Baptized Saints, the kingdom of God does not depend on you, but it is indeed for you. 

Furthermore, the church, yes, Zion Lutheran Church is not founded on you and me, but on the Christ who is ‘for’ you and me. 

Finally, we can boldly confess that the way of Jesus to mankind was not Jerusalem, riches, worldly wisdom or bigwigs, but Nazareth, the poor, and the ragamuffins.  The same is true for us today as well.  The way of Jesus to you and me is not through our often fluctuating emotions, our humanitarian endeavors, successful ministry programs, or our budgets—as important as some of these things are.  Here at Zion Lutheran Church the way of Jesus to us is through water, through Words, through Bread, and through Wine.  Yes, it is through the way of words, simple words,
“You are forgiven.” 
Yes, it is through the way of water, simple water,
“I now baptize you in the name of the Father, the Son, and the Holy Spirit.” 
Yes, it is through the way of bread and wine, simple bread and wine,
“Take, eat and drink the body and blood of your Lord and Savior Jesus Christ for the forgiveness of all of your sins.” 
The coming of the Lord and the strength of this church is not in us but in the one who comes to you and me in simple Words, simple water, simple bread, and simple wine, so that no one can boast and so that you might be saved daily and completely by grace alone; grace that is for you as gift. 

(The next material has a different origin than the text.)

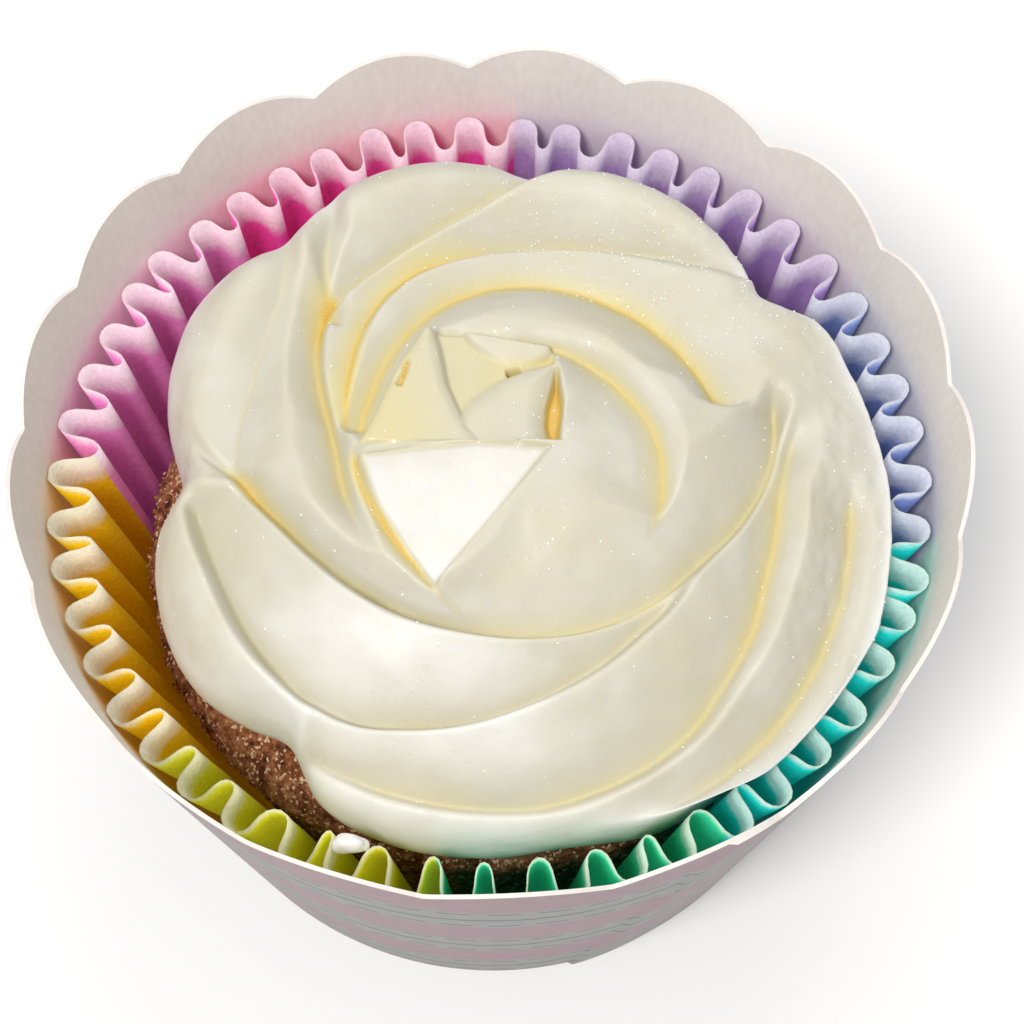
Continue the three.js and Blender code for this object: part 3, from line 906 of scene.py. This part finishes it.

May the peace of God, which passes all understanding, keep your hearts and minds in Christ Jesus. Amen.

[1] Martin Luther, Sermons on the Gospel of St. John Chapters 1-4: Luther’s Works Volume 22 ed. Jaroslav Pelikan (St. Louis, MO: Concordia Publishing House, 1957), 189.

[2] Norman Nagel, Selected Sermons of Norman Nagel (St. Louis, MO: Concordia Publishing House, 2004), 46.

[3] Martin Luther, Sermons on the Gospel of St. John Chapters 1-4: Luther’s Works Volume 22 ed. Jaroslav Pelikan, 192-193.